All DNA polymerases require a template strand against which to synthesize the new complementary strand. In successive condensation reactions, all DNA polymerases catalyze the addition of nucleotides to the 3′ end of the growing DNA strand. Finally, all DNA polymerases also have the odd property that they can only add to a preexisting strand of nucleic acid, raising the question of where the “preexisting” strand comes from! The polymerases catalyze the formation of a phosphodiester linkage between the end of a growing strand and an incoming nucleotide. The latter must complement a nucleotide in the template strand. Energy for the formation of the phosphodiester linkage comes in part from the hydrolysis of two phosphates (pyrophosphate) from the incoming nucleotide during the reaction. While replication requires the participation of many nuclear proteins in both prokaryotes and eukaryotes, polymerases perform the basic steps of replication (Figure 9.5).

Screen Shot 2022-05-19 at 5.08.23 PM.png — Figure 9.5: DNA polymerases require a template strand and use deoxynucleotide triphosphate precursors (upper illustration) to catalyze the replication of new DNA in the 5′ to 3’ direction, shown here extending the new DNA by one nucleotide (lower illustration).

178 DNA Polymerases & Their Activities

Although DNA polymerases replicate DNA with high fidelity and make as few errors as one per \(10^7\) nucleotides, mistakes do occur. The proofreading ability of some DNA polymerases corrects many of these mistakes. The polymerase can sense a mismatched base pair, slow down, and then catalyze repeated hydrolyses of nucleotides until it reaches the mismatched base pair. Figure 9.6 illustrates this basic proofreading by a DNA polymerase.

Screen Shot 2022-05-19 at 5.10.53 PM.png — Figure 9.6: If during replication, a wrong nucleotide is inserted in a growing DNA (upper illustration), some DNA polymerases will detect and proofread the incorrect nucleotide and replace it with the correct one (middle illustration). Replication will then resume (lower illustration.

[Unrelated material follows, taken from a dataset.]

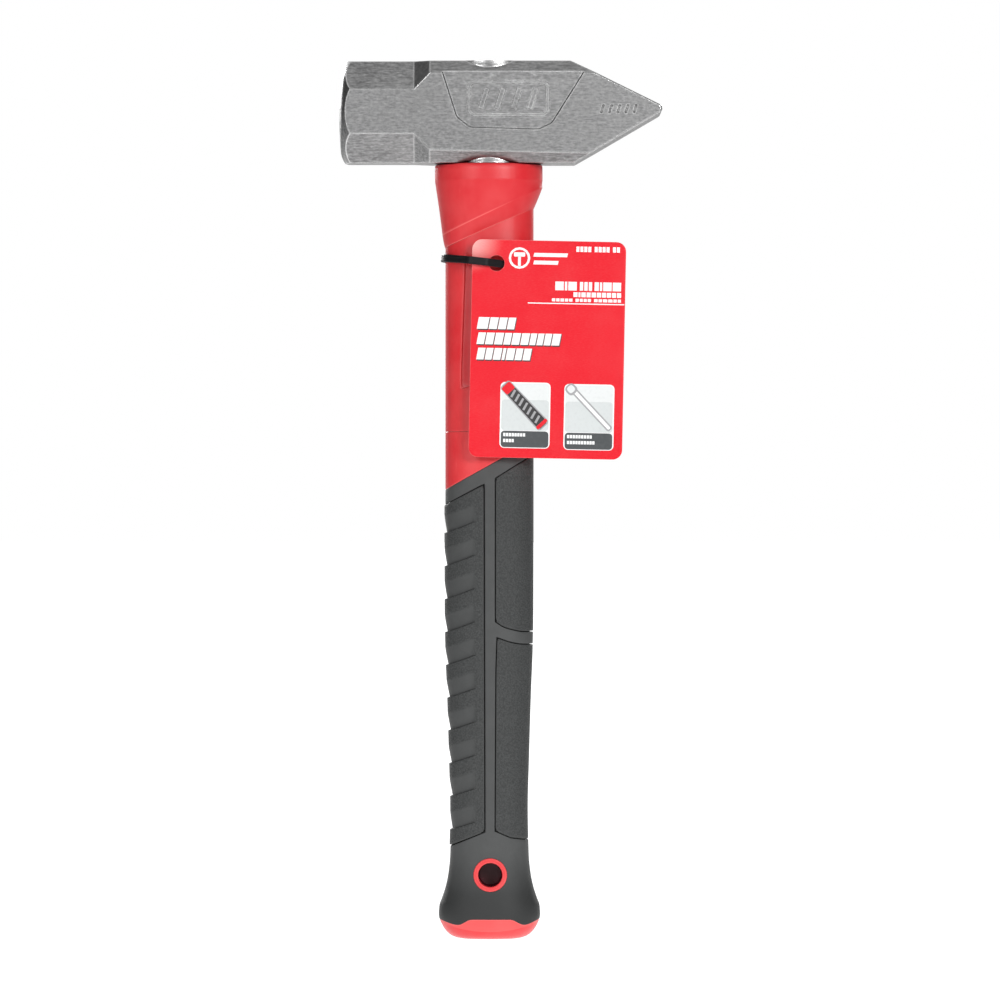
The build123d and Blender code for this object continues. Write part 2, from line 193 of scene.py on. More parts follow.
class Tree(Nodes):
    """One material's node tree, with its shader and the textures that the finishes are made of."""

    def __init__(self, material: bpy.types.Material) -> None:
        """Empties the material's tree and gives it a Principled shader.

        Args:
            material: the material to build in.
        """
        super().__init__(material)
        self.shader = self.add("ShaderNodeBsdfPrincipled")
        self.output = self.add("ShaderNodeOutputMaterial", inputs={"Surface": self.shader.outputs[0]})
        self._place: Optional[bpy.types.NodeSocket] = None

    def place(self) -> bpy.types.NodeSocket:
        """Finds the point on the piece, with one node for the whole tree.

        Returns:
            Its place in the row frame at rest.
        """
        if self._place is None:
            self._place = self.add("ShaderNodeTexCoord").outputs["Object"]
        return self._place

    def stretched(self, scale: Sequence[float]) -> bpy.types.NodeSocket:
        """The point, scaled along each axis.

        Args:
            scale: cells per metre along X, Y and Z.

        Returns:
            A vector socket for a texture.
        """
        inputs = {"Vector": self.place(), "Scale": tuple(scale)}
        return self.add("ShaderNodeMapping", inputs=inputs).outputs[0]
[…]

After mismatch repair, the DNA polymerase resumes its forward movement at replication forks. Of course, not all mistakes are caught by this or other repair mechanisms (see section 9.5, “DNA Repair”). While mutations in eukaryotic germline cells that escape correction can cause genetic diseases, most of these replication errors are the very mutations that fuel evolution. Without mutations in germline cells (i.e., egg and sperm cells), there would be no mutations and no evolution, and without evolution, life itself would have reached a quick dead end! On the other hand, replication mistakes can generate mutations in somatic cells. If these somatic mutations escape correction, they can have serious consequences, including the generation of tumors and cancers.

CHALLENGE

In classical genetic terms, any mutation in a gene that produces an inactive enzyme would be recessive. In old-fashioned Mendelian genetic terms, what would the genotype and phenotype be of the progeny of a cross between a male and a female that are both heterozygous for the gene for this enzyme?